There are all kinds of leaders, good and bad.

I know I just said it, but everyone leads.

If you cook dinner, you decide what food goes out when.

If you are a parent, you help your children define their own lives.

If you are a driver in a car with other passengers, you are literally in control of their safety.

If you know the best way to the bathroom, you take control and lead or give directions when someone asks.

These acts seem trivial, but you cannot functionally lead any significant team without being able to do these tasks as well.

I can always tell when I’m at a restaurant where the staff is impatient with me for not placing my order the right way.

I can also tell when I’m getting amazing service.

I am not clairvoyant or psychic.

I worked food service for over 5 years and customer service for 2. I did my best, but did not always exceed.

I intimately know, and have watched other’s perform, the Dance of the Stupid Customer.

The stupid customer does not know what is on your menu even though you can recite it by memory.

The stupid customer can’t remember what they needed.

The stupid customer doesn’t know what price things are and needs to double check what they can afford.

The stupid customer doesn’t know where the bathroom is, even though the sign is right there.

The Dance of the Stupid Customer is a slow, twitchy dance, where you occasionally shift your hips from side to side, click your tongue, narrow your eyes, and cut the customer off mid sentence because you know exactly what they’re going to say next.

This is an example of where someone has the opportunity to lead. They have a great amount of experience, and the exact skillset to assist the customer with their need, but because they hate their job so much, they are extremely impatient, and their attitude inflicts pain on both themselves and the person they are supposed to be helping.

But, let’s be honest, some customers suck. A lot. And maybe your boss sucks too. And maybe the job sucks. In that kind of situation, it’s really hard to fault someone for being impatient. They don’t want to be there, and they have no real support for improvement.

I have been the customer, the employee, and the person watching from the sidelines. I fault no one for getting themselves stuck and not knowing how to get out. I fault no one for being inexperienced.

I think many people are much more capable of leadership than they’ve been lead on to believe.

I think a lot of people who have the capacity for great leadership have been told that they aren’t smart enough, vocal enough, driven enough, or some other assortment of things to ever be a real leader.

Great leadership takes great compassion.

Your team will fuck up every process all the way to Sunday, especially if they are untrained or the process is new.

But that is your team. You can start the employee hiring-and-firing churn to search for the ideal candidate, but I’ll bet there’s a reason they’re not already knocking at your front door.

It’s rare that a company gets to work on a very interesting problem, and also has the capital to pay handsomely.

It is more common that people are working jobs that they kind of enjoy, or have found some way to derive personal value from them. Look around you and ask “Who here is actually working in their dream job right now?

If multiple people answer yes, you may be breathing rarefied air.

If you’re like the rest of us, that is a really important question.
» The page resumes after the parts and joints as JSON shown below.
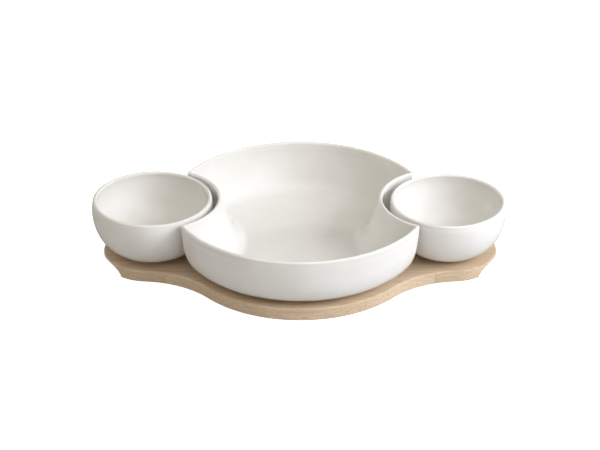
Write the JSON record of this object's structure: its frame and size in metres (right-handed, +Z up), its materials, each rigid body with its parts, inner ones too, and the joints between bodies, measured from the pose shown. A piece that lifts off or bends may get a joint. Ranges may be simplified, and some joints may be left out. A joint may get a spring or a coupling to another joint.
{
  "type": "chip and dip server",
  "caption": "Round stoneware serving bowl with a bite out of each side, a small dip bowl nested in each bite, all standing in shallow seats on a waisted wooden board.",
  "frame": {"origin": "on the table, under the middle of the board", "axes": "+X towards the right dip bowl, along the board; +Y to the back; +Z up"},
  "size_m": [0.4111, 0.257, 0.069],
  "materials": {
    "board_wood": "oiled, satin",
    "centre_bowl_glaze": "warm white gloss glaze",
    "dip_bowl_glaze": "warm white gloss glaze"
  },
  "bodies": {
    "board": {"board_stave_01": "board_wood", "board_stave_02": "board_wood", "board_stave_03": "board_wood", "board_stave_04": "board_wood", "board_stave_05": "board_wood", "board_stave_06": "board_wood", "board_stave_07": "board_wood", "board_stave_08": "board_wood", "board_stave_09": "board_wood", "board_stave_10": "board_wood"},
    "centre_bowl": {"centre_bowl": "centre_bowl_glaze"},
    "left_dip_bowl": {"left_dip_bowl": "dip_bowl_glaze"},
    "right_dip_bowl": {"right_dip_bowl": "dip_bowl_glaze"}
  },
  "joints": [
    {"name": "centre_bowl_lift", "type": "slide", "parent": "board", "child": "centre_bowl", "axis": [0, 0, 1], "range_m": [0, 0.07]},
    {"name": "left_dip_bowl_lift", "type": "slide", "parent": "board", "child": "left_dip_bowl", "axis": [0, 0, 1], "range_m": [0, 0.07]},
    {"name": "right_dip_bowl_lift", "type": "slide", "parent": "board", "child": "right_dip_bowl", "axis": [0, 0, 1], "range_m": [0, 0.07]}
  ]
}
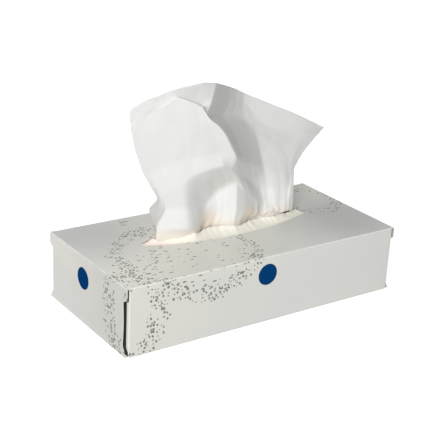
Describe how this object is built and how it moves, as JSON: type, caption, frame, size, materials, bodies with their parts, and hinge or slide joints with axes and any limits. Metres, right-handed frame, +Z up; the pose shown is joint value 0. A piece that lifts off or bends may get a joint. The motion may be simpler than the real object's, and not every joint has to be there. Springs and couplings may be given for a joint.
{
  "type": "tissue box",
  "caption": "Flat paperboard carton of facial tissues with a lens-shaped slit opening and one folded tissue pulled up, ready to take.",
  "frame": {"origin": "middle of the carton's bottom face", "axes": "+X along the carton's long side, -Y out of its front long panel, +Z up"},
  "size_m": [0.24, 0.115, 0.1727],
  "materials": {
    "board": "pearly coated paperboard with a sparse grey print",
    "film": "thin soft milky film",
    "tissue": "soft creped tissue paper, matt"
  },
  "bodies": {
    "root": {"carton": "board", "film_window": "film", "tissue_stack": "tissue", "pulled_tissue": "tissue"}
  },
  "joints": []
}
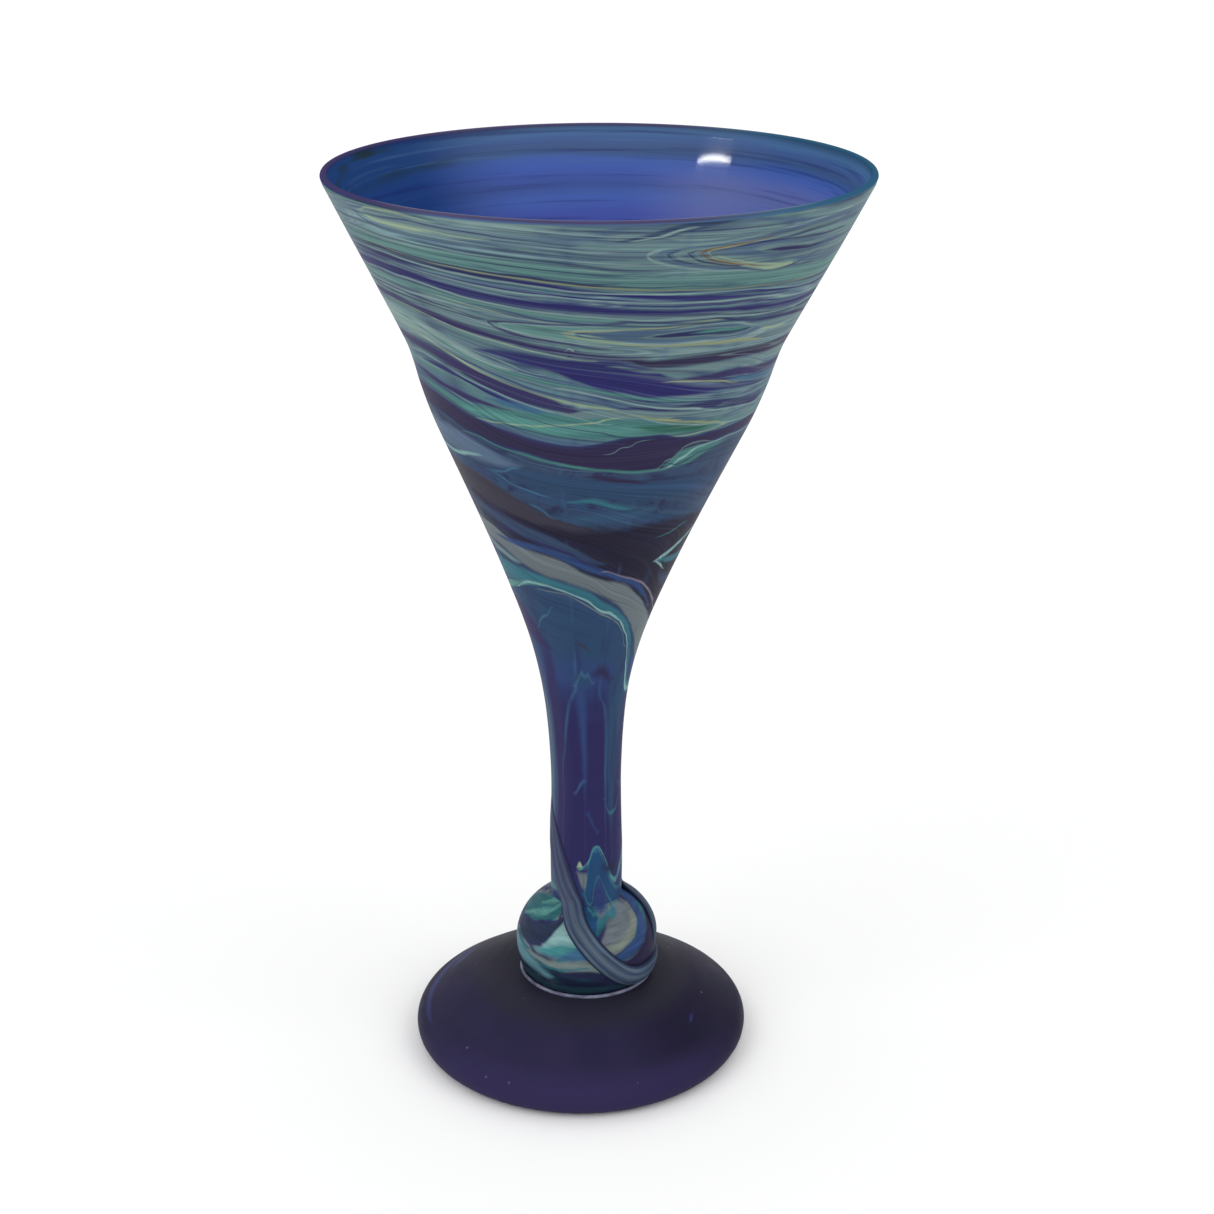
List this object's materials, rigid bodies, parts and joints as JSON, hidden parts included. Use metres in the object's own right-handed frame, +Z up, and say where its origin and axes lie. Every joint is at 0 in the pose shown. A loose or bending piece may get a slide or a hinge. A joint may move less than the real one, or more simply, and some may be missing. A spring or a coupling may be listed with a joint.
{
  "type": "martini glass",
  "caption": "Hand-blown martini glass: a flared conical bowl drawn into a slim stem, a ball knop wrapped in a twisted trail and a domed foot.",
  "frame": {"origin": "on the surface that the glass stands on, under the middle of the rim", "axes": "+Z up along the height; +X right and -Y towards the viewer of the side with the front trail; the bowl leans towards +X, so the foot's middle is 4.5 mm to the -X side"},
  "size_m": [0.1109, 0.1108, 0.1991],
  "materials": {
    "lining": "fire-polished cobalt-blue glass, glossy inside the bowl, satin on the lip",
    "casing": "satin-etched marbled glass in streaks of sage, teal, indigo and pale yellow-green",
    "knop": "satin-etched marbled glass in swirls of green, teal, grey and dark purple",
    "trail": "satin-etched blue-grey glass, streaked along its length",
    "foot": "satin-etched dark cobalt glass with faint blue streaks and tiny bubbles",
    "seam": "thin frosted white line of fused glass"
  },
  "bodies": {
    "root": {"bowl_lining": "lining", "swirl_casing": "casing", "stem_knop": "knop", "knop_trail_front": "trail", "knop_trail_side": "trail", "foot": "foot", "foot_seam": "seam"}
  },
  "joints": []
}
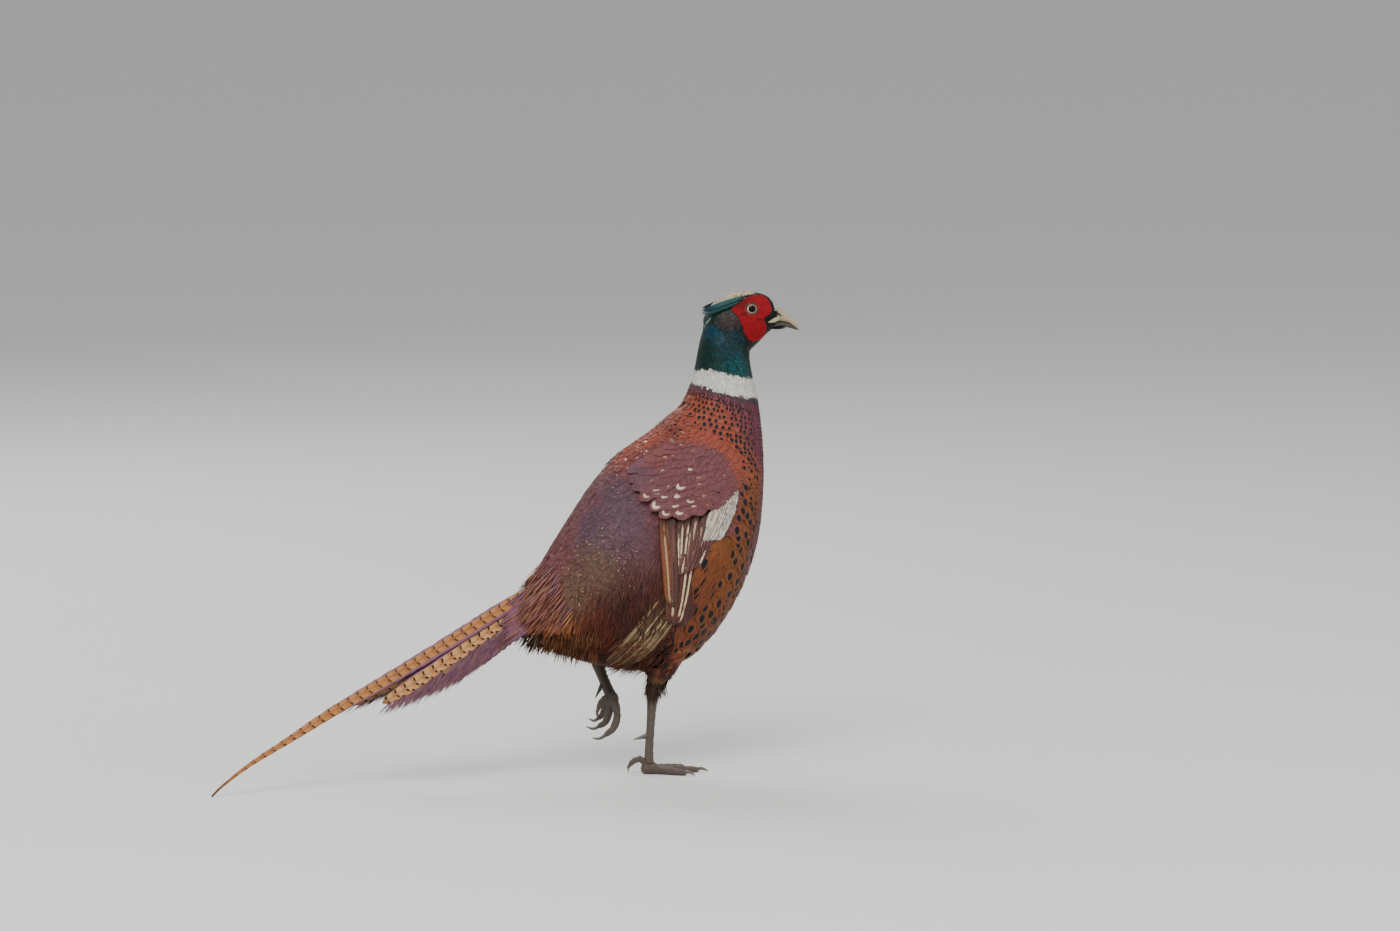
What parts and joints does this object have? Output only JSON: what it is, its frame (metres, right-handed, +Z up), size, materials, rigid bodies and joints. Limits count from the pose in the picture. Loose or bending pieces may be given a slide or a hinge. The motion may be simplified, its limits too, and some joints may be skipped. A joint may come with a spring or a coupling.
{
  "type": "common pheasant",
  "caption": "Life-size still model of a walking cock common pheasant with a green neck, red face, white collar, folded wings and a long barred tail.",
  "frame": {"origin": "on the floor under the pad of the standing right foot", "axes": "+X the way the bird heads, +Y the bird's left, +Z up"},
  "size_m": [0.575, 0.1343, 0.4585],
  "materials": {
    "plumage_copper": "short copper body feathers",
    "plumage_green": "glossy green neck feathers",
    "horn": "pale horn",
    "eye": "wet eye",
    "wattle_skin": "red granular bare skin",
    "plumage_wing": "maroon and cream wing feathers",
    "plumage_tail": "barred tail feathers",
    "claw_horn": "dark horn",
    "scaly_skin": "scaly grey-brown skin",
    "plumage_thigh": "dark brown thigh feathers"
  },
  "bodies": {
    "root": {"torso": "plumage_copper", "neck": "plumage_green", "head": "plumage_green", "bill_upper": "horn", "bill_lower": "horn", "eye_right": "eye", "eye_left": "eye", "wattle_right": "wattle_skin", "wattle_left": "wattle_skin", "ear_tuft_right": "plumage_green", "ear_tuft_left": "plumage_green", "wing_right": "plumage_wing", "wing_left": "plumage_wing", "tail": "plumage_tail", "claw_left_1": "claw_horn", "claw_left_2": "claw_horn", "claw_left_3": "claw_horn", "claw_left_4": "claw_horn", "claw_right_1": "claw_horn", "claw_right_2": "claw_horn", "claw_right_3": "claw_horn", "claw_right_4": "claw_horn", "foot_left": "scaly_skin", "foot_right": "scaly_skin", "shank_left": "scaly_skin", "shank_right": "scaly_skin", "spur_left": "claw_horn", "spur_right": "claw_horn", "thigh_left": "plumage_thigh", "thigh_right": "plumage_thigh"}
  },
  "joints": []
}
There’s nothing wrong with an imperfect job. If anything, it’s human, and finding the humanity in yourself and others is going to be your biggest step towards effectively leading teams in any capacity.

People have emotions. They forget things. They get tired. They misspend their money. They have personality disorders or defects. The list goes on.

There is a growing area of business related psychology research that shows:

People perform at a higher capacity when they get rest

People perform more consistently when they get regular breaks every 90 minutes or so

People perform better when they are happy

Many personality issues come from a lack of perspective more often than malice.

I’m sure you could find a negative quality in your best employee. I’m sure you could find someone else who is better at that thing. I’m sure when you find that person, you could find a defect in them too.

But it’s hard to spend your time being compassionate when there’s work to be done, especially when no one is doing it right!

Time invested in others, if invested in properly supporting them, pays out.

Eventually, the support you provide to others becomes support they provide to each other.

This is not limited to social compassion.

If you can create a supportive environment where your employees are welcomed to take responsibility and express themselves without hypercritical judgement, you will find that they suddenly start coming up with solutions to all of those problems that no-one could solve.

It wasn’t that they were unsolvable problems.

It was that you didn’t have the right perspective, and didn’t trust the person who did.

It’s hard to trust other people when you don’t trust yourself…

…When you’re timing your own breaks, when you’re counting how many minutes late to work you are, when you’re self-flaggelating for every ounce of productivity you failed to squeeze out of yourself.

My advice?

Get some sleep. Work less tomorrow. Share your problems with someone you think may not have any valuable input, or someone who knows your problem well, but you are afraid to trust.

Good leadership starts with you, with a healthy foundation, and with trust.